Work required: The exercise asks for every line of the data to be reproduced exactly.
>> Start
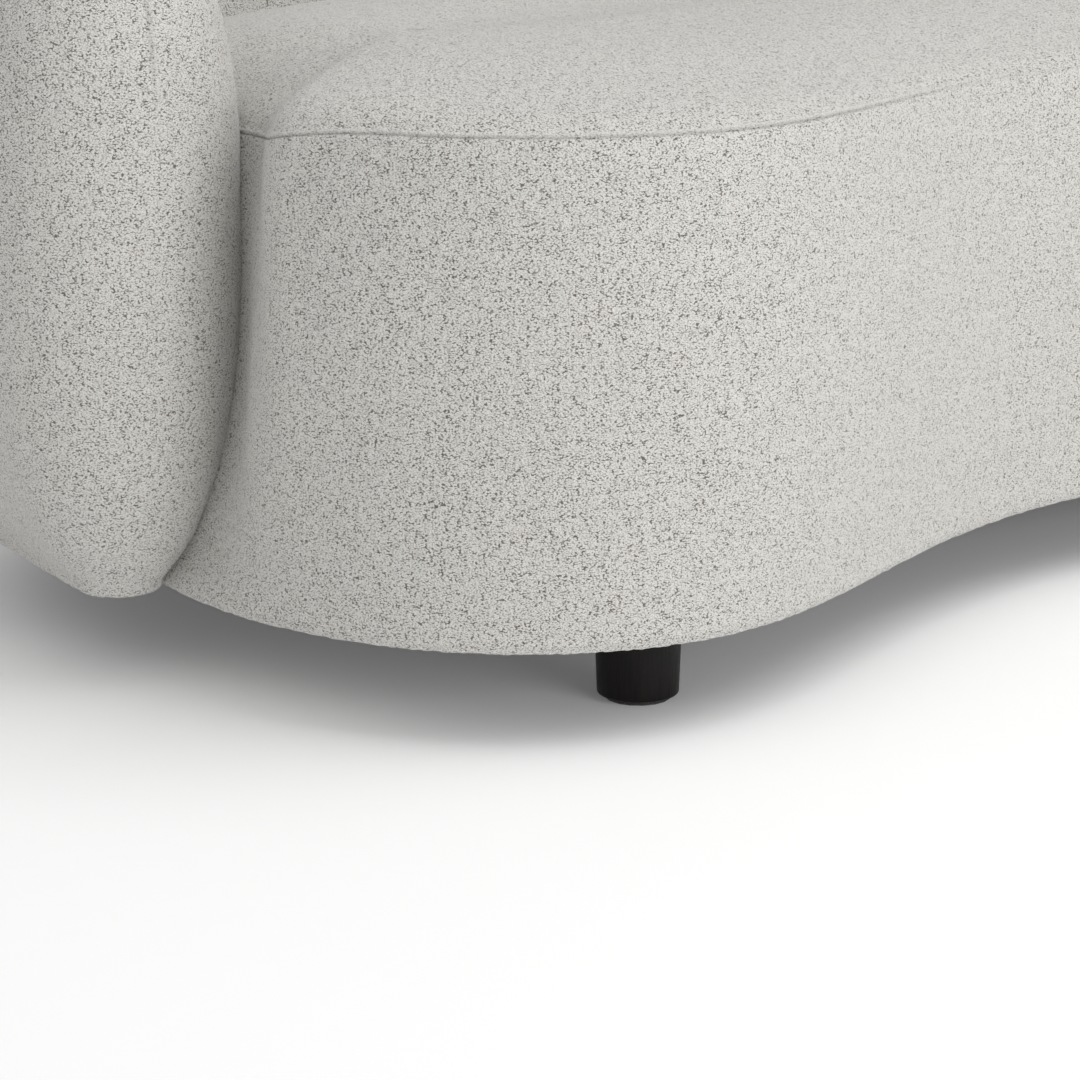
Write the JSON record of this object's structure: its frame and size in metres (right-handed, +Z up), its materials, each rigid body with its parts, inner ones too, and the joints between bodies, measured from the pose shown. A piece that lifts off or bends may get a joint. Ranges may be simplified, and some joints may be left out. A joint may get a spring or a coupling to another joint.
{
  "type": "curved sofa",
  "caption": "Kidney-shaped tight-seat sofa with one rounded back sweeping into both arms, nubby off-white looped fabric and short dark turned wooden legs",
  "frame": {"origin": "centre of the bounding box in plan, at floor level", "axes": "+X along the sofa's length, -Y towards the sitter's front, +Z up"},
  "size_m": [2.325, 1.1358, 0.75],
  "materials": {
    "boucle": "matte",
    "foam": "matte",
    "cambric": "matte",
    "plywood": "matte",
    "pine": "matte",
    "dark_wood": "satin",
    "webbing": "matte",
    "zinc_steel": "satin",
    "glide_plastic": "matte"
  },
  "bodies": {
    "root": {"seat_cover": "boucle", "back_cover": "boucle", "seat_foam_left": "foam", "seat_foam_middle": "foam", "seat_foam_right": "foam", "back_foam": "foam", "dust_cover": "cambric", "base_panel": "plywood", "front_rail": "plywood", "rear_rail": "plywood", "end_rail_left": "plywood", "end_rail_right": "plywood", "back_sole_rail": "plywood", "back_top_rail": "plywood", "cross_rail_1": "plywood", "cross_rail_2": "plywood", "cross_rail_3": "plywood", "cross_rail_4": "plywood", "back_post_1": "pine", "web_strap_1": "webbing", "back_post_2": "pine", "web_strap_2": "webbing", "back_post_3": "pine", "web_strap_3": "webbing", "back_post_4": "pine", "web_strap_4": "webbing", "back_post_5": "pine", "web_strap_5": "webbing", "back_post_6": "pine", "web_strap_6": "webbing", "back_post_7": "pine", "web_strap_7": "webbing", "leg_front_left": "dark_wood", "leg_glide_front_left": "glide_plastic", "leg_bolt_front_left": "zinc_steel", "leg_nut_front_left": "zinc_steel", "leg_front_middle": "dark_wood", "leg_glide_front_middle": "glide_plastic", "leg_bolt_front_middle": "zinc_steel", "leg_nut_front_middle": "zinc_steel", "leg_front_right": "dark_wood", "leg_glide_front_right": "glide_plastic", "leg_bolt_front_right": "zinc_steel", "leg_nut_front_right": "zinc_steel", "leg_rear_left": "dark_wood", "leg_glide_rear_left": "glide_plastic", "leg_bolt_rear_left": "zinc_steel", "leg_nut_rear_left": "zinc_steel", "leg_rear_middle": "dark_wood", "leg_glide_rear_middle": "glide_plastic", "leg_bolt_rear_middle": "zinc_steel", "leg_nut_rear_middle": "zinc_steel", "leg_rear_right": "dark_wood", "leg_glide_rear_right": "glide_plastic", "leg_bolt_rear_right": "zinc_steel", "leg_nut_rear_right": "zinc_steel"}
  },
  "joints": []
}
>> End
Result:
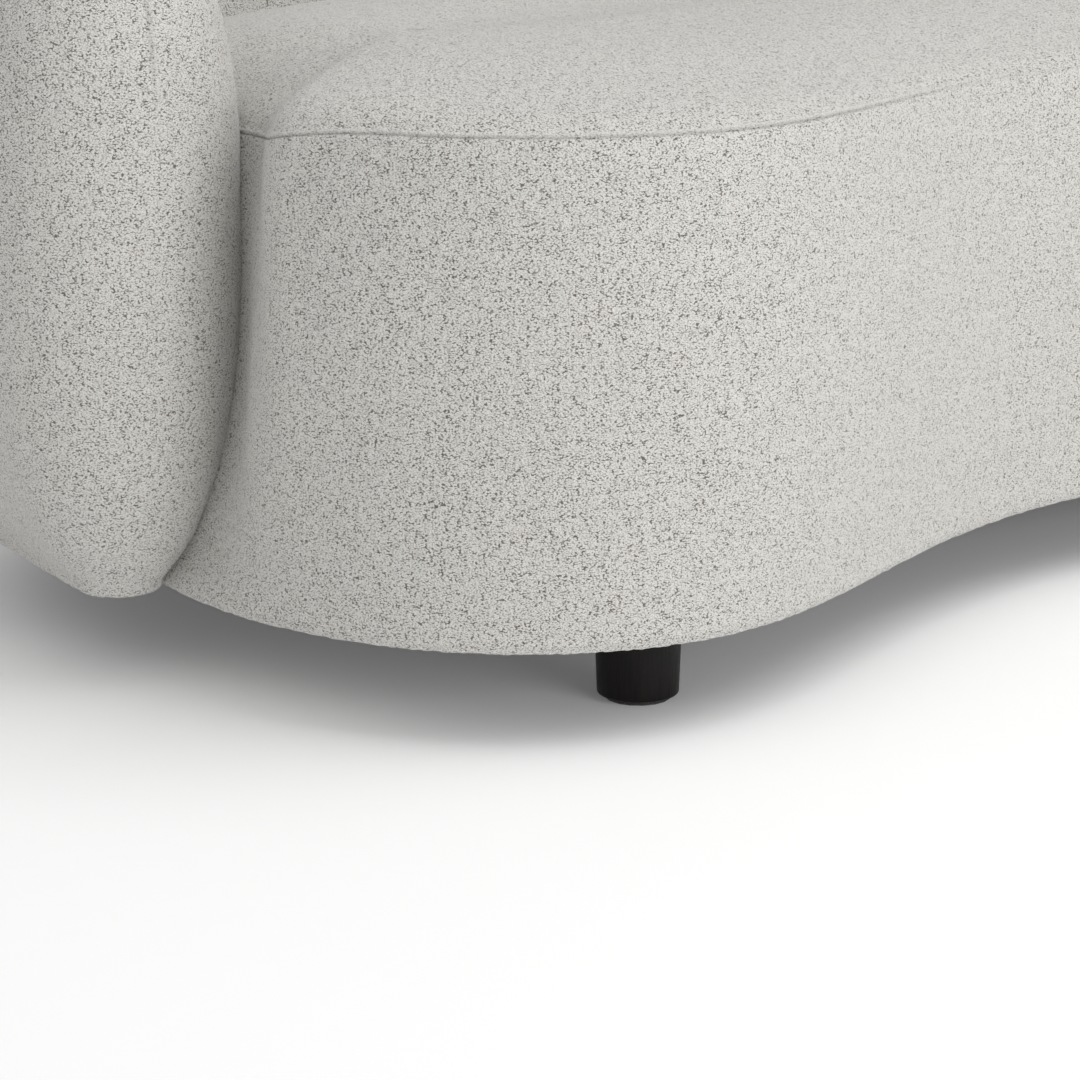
Write the JSON record of this object's structure: its frame and size in metres (right-handed, +Z up), its materials, each rigid body with its parts, inner ones too, and the joints between bodies, measured from the pose shown. A piece that lifts off or bends may get a joint. Ranges may be simplified, and some joints may be left out. A joint may get a spring or a coupling to another joint.
{
  "type": "curved sofa",
  "caption": "Kidney-shaped tight-seat sofa with one rounded back sweeping into both arms, nubby off-white looped fabric and short dark turned wooden legs",
  "frame": {"origin": "centre of the bounding box in plan, at floor level", "axes": "+X along the sofa's length, -Y towards the sitter's front, +Z up"},
  "size_m": [2.325, 1.1358, 0.75],
  "materials": {
    "boucle": "matte",
    "foam": "matte",
    "cambric": "matte",
    "plywood": "matte",
    "pine": "matte",
    "dark_wood": "satin",
    "webbing": "matte",
    "zinc_steel": "satin",
    "glide_plastic": "matte"
  },
  "bodies": {
    "root": {"seat_cover": "boucle", "back_cover": "boucle", "seat_foam_left": "foam", "seat_foam_middle": "foam", "seat_foam_right": "foam", "back_foam": "foam", "dust_cover": "cambric", "base_panel": "plywood", "front_rail": "plywood", "rear_rail": "plywood", "end_rail_left": "plywood", "end_rail_right": "plywood", "back_sole_rail": "plywood", "back_top_rail": "plywood", "cross_rail_1": "plywood", "cross_rail_2": "plywood", "cross_rail_3": "plywood", "cross_rail_4": "plywood", "back_post_1": "pine", "web_strap_1": "webbing", "back_post_2": "pine", "web_strap_2": "webbing", "back_post_3": "pine", "web_strap_3": "webbing", "back_post_4": "pine", "web_strap_4": "webbing", "back_post_5": "pine", "web_strap_5": "webbing", "back_post_6": "pine", "web_strap_6": "webbing", "back_post_7": "pine", "web_strap_7": "webbing", "leg_front_left": "dark_wood", "leg_glide_front_left": "glide_plastic", "leg_bolt_front_left": "zinc_steel", "leg_nut_front_left": "zinc_steel", "leg_front_middle": "dark_wood", "leg_glide_front_middle": "glide_plastic", "leg_bolt_front_middle": "zinc_steel", "leg_nut_front_middle": "zinc_steel", "leg_front_right": "dark_wood", "leg_glide_front_right": "glide_plastic", "leg_bolt_front_right": "zinc_steel", "leg_nut_front_right": "zinc_steel", "leg_rear_left": "dark_wood", "leg_glide_rear_left": "glide_plastic", "leg_bolt_rear_left": "zinc_steel", "leg_nut_rear_left": "zinc_steel", "leg_rear_middle": "dark_wood", "leg_glide_rear_middle": "glide_plastic", "leg_bolt_rear_middle": "zinc_steel", "leg_nut_rear_middle": "zinc_steel", "leg_rear_right": "dark_wood", "leg_glide_rear_right": "glide_plastic", "leg_bolt_rear_right": "zinc_steel", "leg_nut_rear_right": "zinc_steel"}
  },
  "joints": []
}